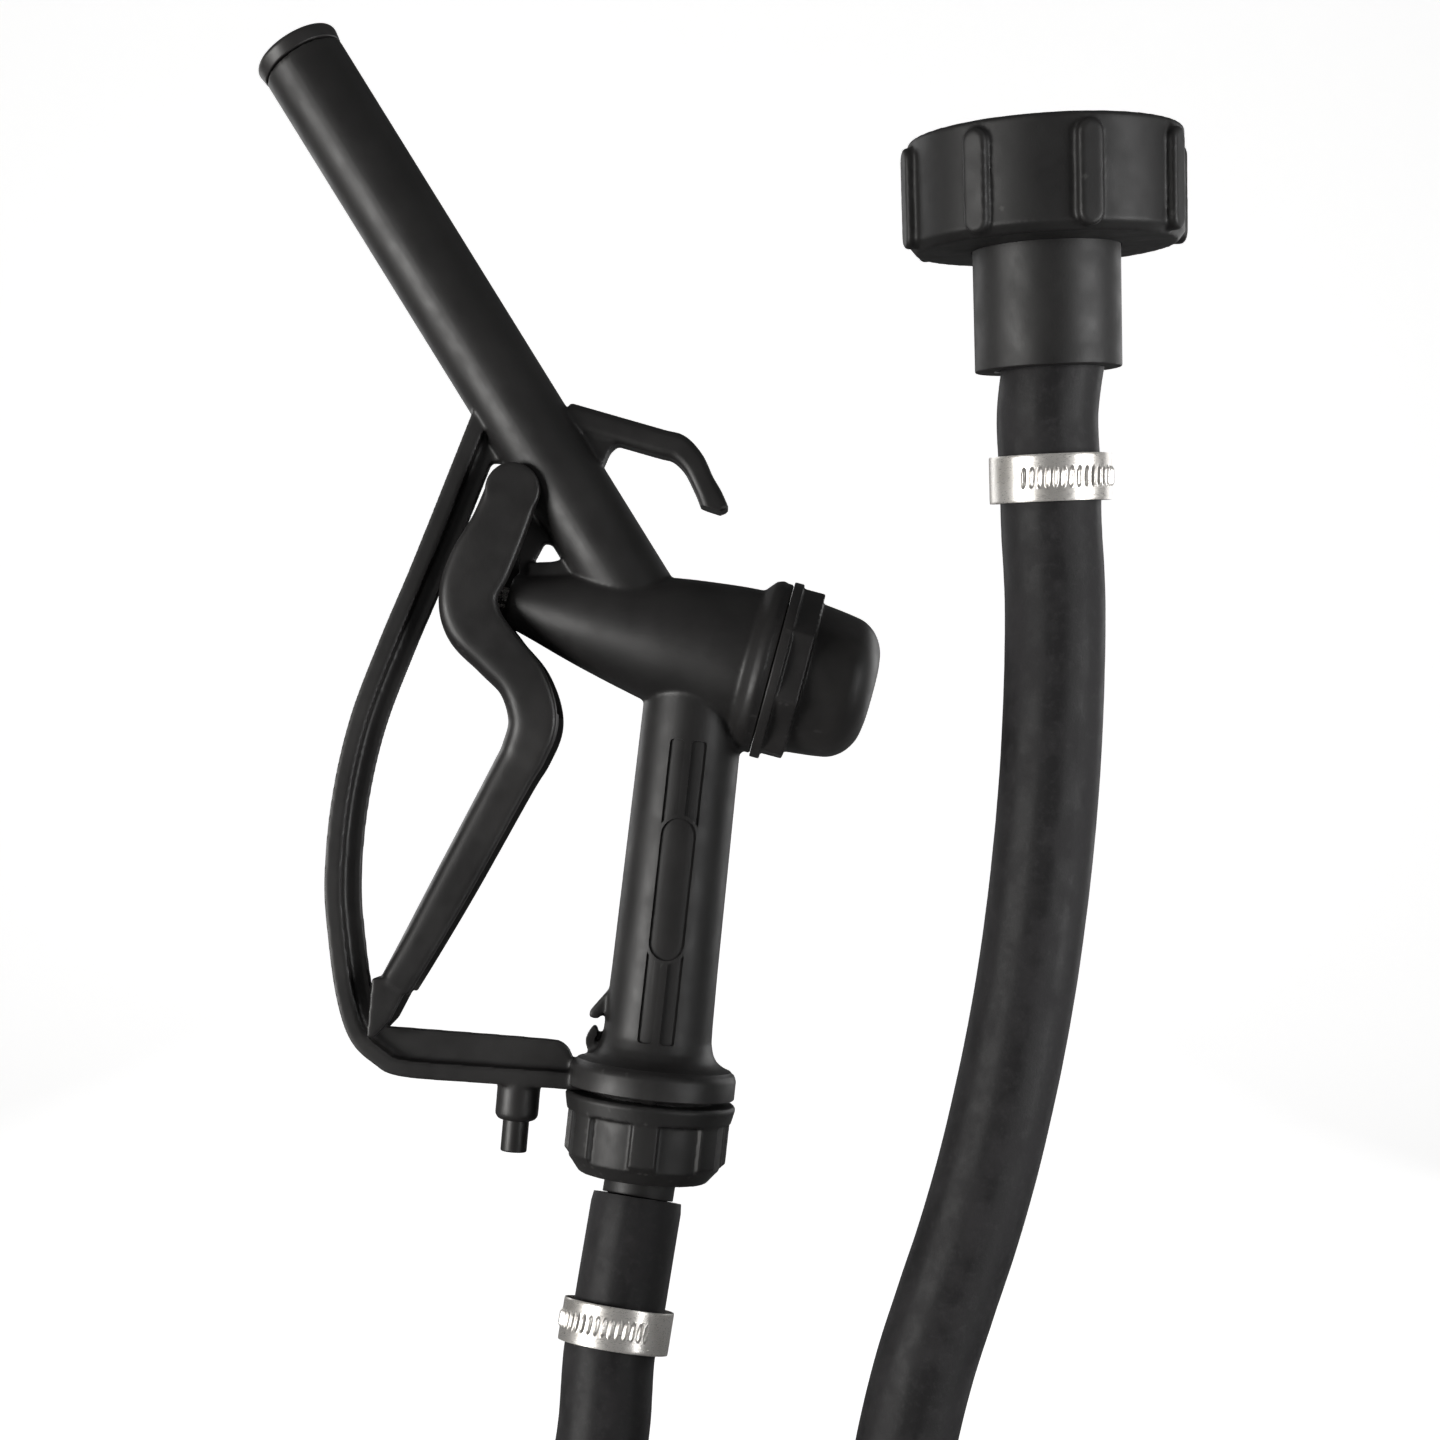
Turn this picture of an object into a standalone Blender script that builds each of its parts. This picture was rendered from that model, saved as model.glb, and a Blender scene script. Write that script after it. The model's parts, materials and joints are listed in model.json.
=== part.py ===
"""Gravity-feed fuel nozzle with its hose, two hose clamps and a tank coupling.

Lengths here are millimetres and angles degrees; every helper scales to metres.
The origin is under the hanging hook's arm. X points right, Z up, Y away from the viewer.
"""
import math

import bmesh
import bpy
from mathutils import Matrix, Vector

MM = 0.001
FIT = 0.3                    # gap between neighbouring pieces
BIG_ROUND = 40                # sides of a large round, a middling one and a small one
MID_ROUND = 28
SMALL_ROUND = 16

# --- axes -----------------------------------------------------------------
HUB = (15.7, 0.0, -56.3)     # the valve axis crosses the grip axis here
VALVE_TILT = 105.0           # all tilts turn the up direction towards +X
SPOUT_TILT = -31.76
GRIP_TILT = 186.28
SPOUT_ROOT = (-11.2, 0.0, 2.9)
PIVOT = (-52.3, 0.0, 43.7)
LATCH_FOOT = (-51.7, 0.0, -124.5)
LATCH_TILT = 5.0
TAIL_JOINT = (-16.0, 0.0, -145.0)
TAIL_DOWN = (-0.16, -0.15, -0.976)
SPIGOT_FOOT = (90.2, -61.5, 66.0)
RIM_CENTRE = (87.9, -69.8, 122.7)

# --- nozzle body ----------------------------------------------------------
SPOUT_RADIUS = 12.15
SPOUT_LENGTH = 198.1
SPOUT_BORE = 9.7
END_RING = 4.5               # length of the spout's end ring
END_RING_RADIUS = 12.7
GRIP_BORE = 9.6
BASE_RADIUS = 23.7
BASE_TOP = 119.9             # along the grip axis, from the hub
BASE_FOOT = 126.8
STUB_FOOT = 137.0
STUB_RADIUS = 17.5
BARREL_END = 21.2            # along the valve axis, from the hub
CHAMBER_RADIUS = 15.5
SEAT_AT = -7.0
GUARD_DEPTH = 12.0
GUARD_BAND = 2.45            # half the thickness of the guard's outer band
WEB_DEPTH = 4.0
HOOK_DEPTH = 10.0
HOOK_HALF = 3.7
LUG_RADIUS = 5.0
LUG_HALF = 11.1

# --- moving parts of the nozzle -------------------------------------------
FORK_GAP = 11.4              # half the gap between the lever's cheeks
FORK_HALF = 13.8
LEVER_LOW_GAP = 7.6          # the same below the elbow
LEVER_LOW_HALF = 10.0
EYE_RADIUS = 7.7
PIN_RADIUS = 2.2
STEM_RADIUS = 3.0
STEM_TIP = -65.6
SNOUT_END = -56.3
LATCH_RADIUS = 3.75
LATCH_ROD = 1.1

# --- hose line ------------------------------------------------------------
HOSE_RADIUS = 12.9
HOSE_BORE = 9.8
HOSE_START = 11.3            # hose end, along the tail from its joint
TAIL_RADIUS = 10.15
CLAMP_RADIUS = 15.7
CLAMP_BAND = 0.7
CLAMP_WIDTH = 11.8
LOWER_CLAMP = 47.5           # below the tail joint
UPPER_CLAMP = 27.5           # below the spigot's foot
SCREW_OFFSET = 4.2           # clamp screw's axis, outside the band
NUT_TOP = 128.4
NUT_FOOT = 150.9
NUT_RIDGES = 7
COUPLING_RADIUS = 34.6
COUPLING_HEIGHT = 27.3
COUPLING_RIBS = 8
RIB_TURN = 8.6
SPIGOT_RADIUS = 18.7

PLASTIC = (0.018, 0.017, 0.017, 1.0)
RUBBER = (0.022, 0.021, 0.021, 1.0)
STEEL = (0.62, 0.60, 0.56, 1.0)


# --- helpers --------------------------------------------------------------
def clear_scene():
    for obj in list(bpy.data.objects):
        bpy.data.objects.remove(obj, do_unlink=True)


def new_collection(name):
    group = bpy.data.collections.new(name)
    bpy.context.scene.collection.children.link(group)
    return group


def new_material(name, colour, roughness, metallic=0.0):
    look = bpy.data.materials.new(name)
    look.use_nodes = True
    shader = look.node_tree.nodes["Principled BSDF"]
    shader.inputs["Base Color"].default_value = colour
    shader.inputs["Roughness"].default_value = roughness
    shader.inputs["Metallic"].default_value = metallic
    look.diffuse_color = colour
    return look


def metres(point):
    return Vector(point) * MM


def frame_at(name, parent, at, turn=None):
    """An empty that carries parts; turn is its rotation as a matrix."""
    empty = bpy.data.objects.new(name, None)
    PARTS.objects.link(empty)
    empty.empty_display_size = 5 * MM
    empty.parent = parent
    empty.location = metres(at)
    if turn is not None:
        empty.rotation_euler = turn.to_euler()
    return empty


def tilted(degrees):
    return Matrix.Rotation(math.radians(degrees), 3, "Y")


def along(direction):
    """The turn that takes Z onto a direction and keeps X level."""
    up = Vector(direction).normalized()
    side = Vector((0, 1, 0)).cross(up).normalized()
    return Matrix((side, up.cross(side), up)).transposed()


def add_mesh(name, mesh, frame, look=None):
    """Puts a mesh on a frame: with a look it is a part, without one a cutter."""
    obj = bpy.data.objects.new(name, mesh)
    obj.parent = frame
    if look:
        PARTS.objects.link(obj)
        material = new_material(name, *look)
        obj.data.materials.append(material)
    else:
        CUTTERS.objects.link(obj)
        obj.hide_render = True
        obj.display_type = "WIRE"
    return obj


def turned(name, profile, frame, look=None, steps=MID_ROUND):
    """Turns a profile of (radius, height) points round the frame's Z axis."""
    count = len(profile)
    links = [(i, i + 1) for i in range(count - 1)]
    if profile[0][0] > 0:
        links.append((count - 1, 0))
    mesh = bpy.data.meshes.new(name)
    mesh.from_pydata([(r * MM, 0, z * MM) for r, z in profile], links, [])
    obj = add_mesh(name, mesh, frame, look)
    turn = obj.modifiers.new("turn", "SCREW")
    turn.axis = "Z"
    turn.steps = steps
    turn.render_steps = steps
    turn.use_merge_vertices = True
    turn.merge_threshold = 0.00001
    return obj


def rod(name, radius, low, high, frame, look=None, steps=MID_ROUND):
    profile = [(0, high), (radius, high), (radius, low), (0, low)]
    return turned(name, profile, frame, look, steps)


def ring(name, inner, outer, low, high, frame, look=None, steps=MID_ROUND):
    profile = [(inner, high), (outer, high), (outer, low), (inner, low)]
    return turned(name, profile, frame, look, steps)


def o_ring(name, radius, thick, at, frame, look):
    bead = []
    for i in range(6):
        angle = math.pi * (0.5 - i / 3)
        bead.append((radius + thick * math.cos(angle), at + thick * math.sin(angle)))
    return turned(name, bead, frame, look)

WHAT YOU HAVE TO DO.
Return the opening line of the data and every line after it through the line containing "RIM_CENTRE = (87.9, -69.8, 122.7)", please, exactly as written and with nothing added.

OUTPUT OF THE EXERCISE.
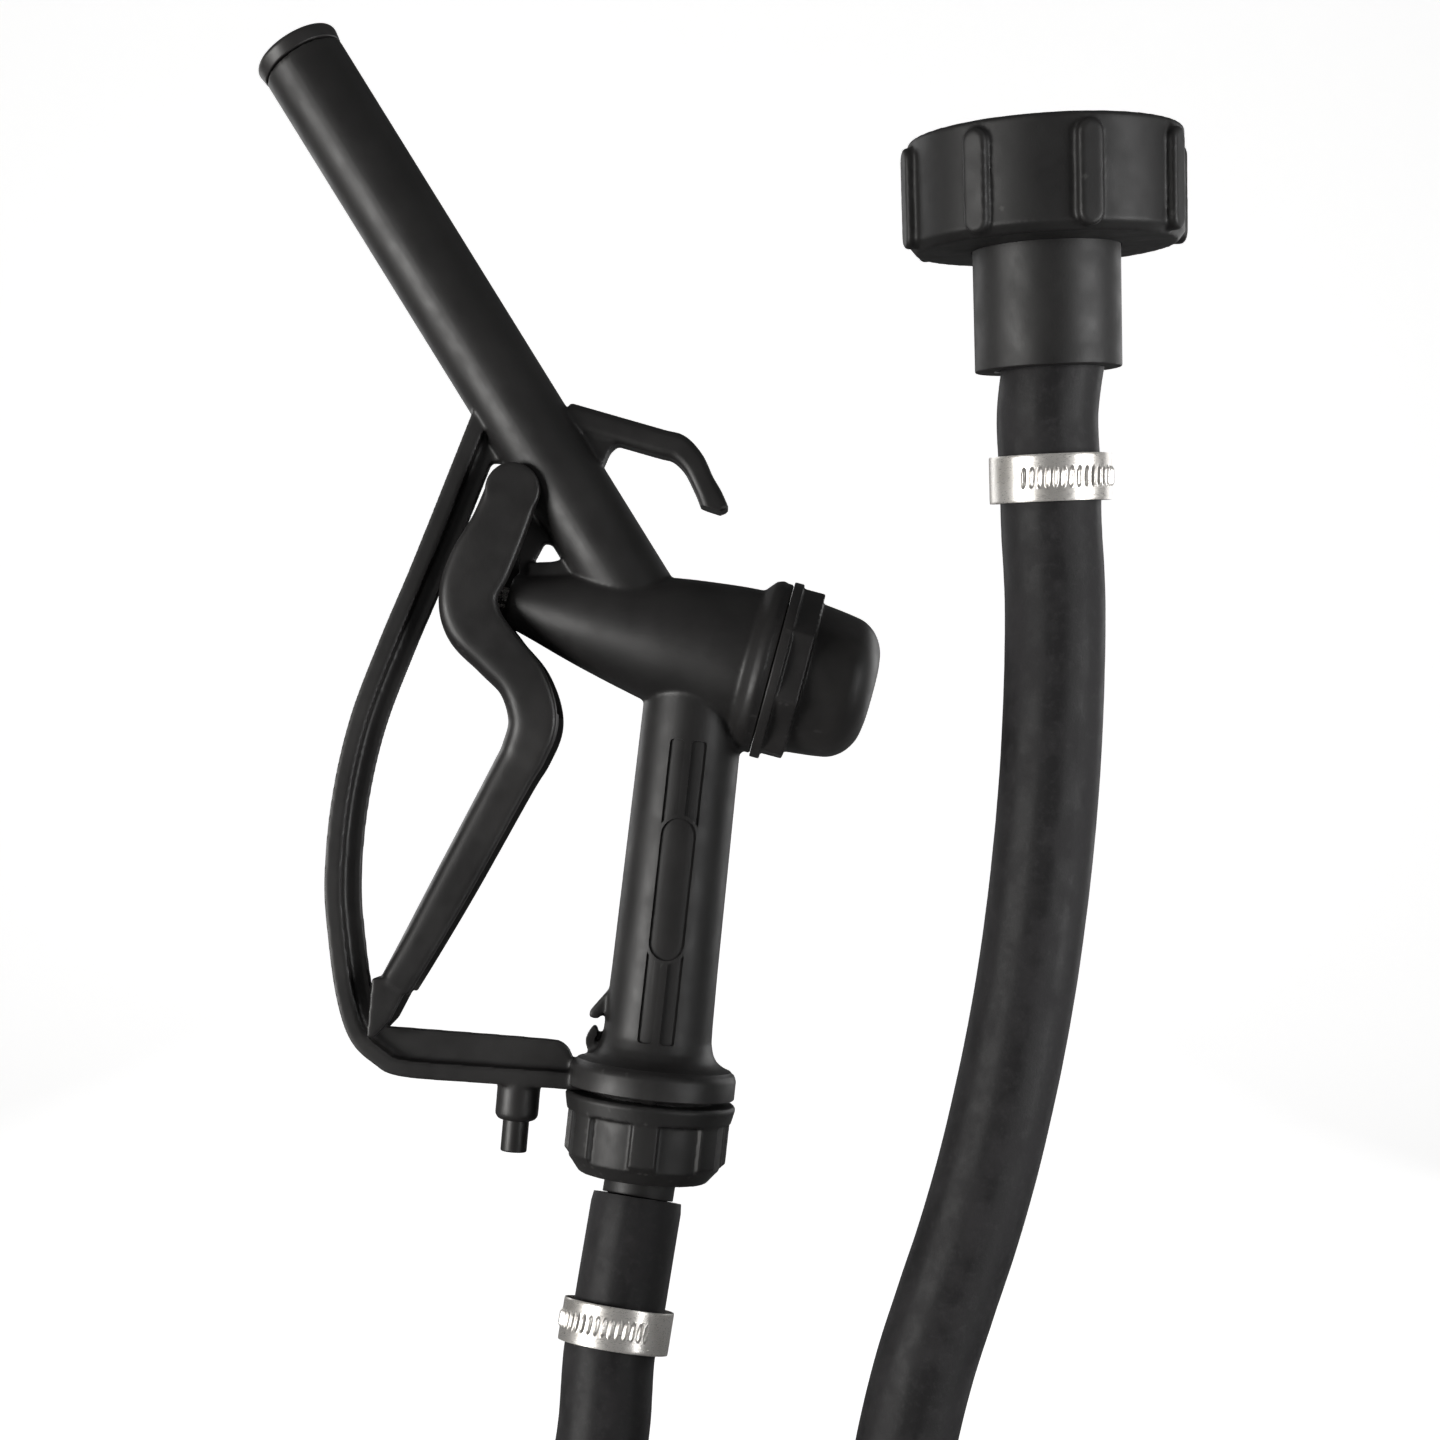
Turn this picture of an object into a standalone Blender script that builds each of its parts. This picture was rendered from that model, saved as model.glb, and a Blender scene script. Write that script after it. The model's parts, materials and joints are listed in model.json.
=== part.py ===
"""Gravity-feed fuel nozzle with its hose, two hose clamps and a tank coupling.

Lengths here are millimetres and angles degrees; every helper scales to metres.
The origin is under the hanging hook's arm. X points right, Z up, Y away from the viewer.
"""
import math

import bmesh
import bpy
from mathutils import Matrix, Vector

MM = 0.001
FIT = 0.3                    # gap between neighbouring pieces
BIG_ROUND = 40                # sides of a large round, a middling one and a small one
MID_ROUND = 28
SMALL_ROUND = 16

# --- axes -----------------------------------------------------------------
HUB = (15.7, 0.0, -56.3)     # the valve axis crosses the grip axis here
VALVE_TILT = 105.0           # all tilts turn the up direction towards +X
SPOUT_TILT = -31.76
GRIP_TILT = 186.28
SPOUT_ROOT = (-11.2, 0.0, 2.9)
PIVOT = (-52.3, 0.0, 43.7)
LATCH_FOOT = (-51.7, 0.0, -124.5)
LATCH_TILT = 5.0
TAIL_JOINT = (-16.0, 0.0, -145.0)
TAIL_DOWN = (-0.16, -0.15, -0.976)
SPIGOT_FOOT = (90.2, -61.5, 66.0)
RIM_CENTRE = (87.9, -69.8, 122.7)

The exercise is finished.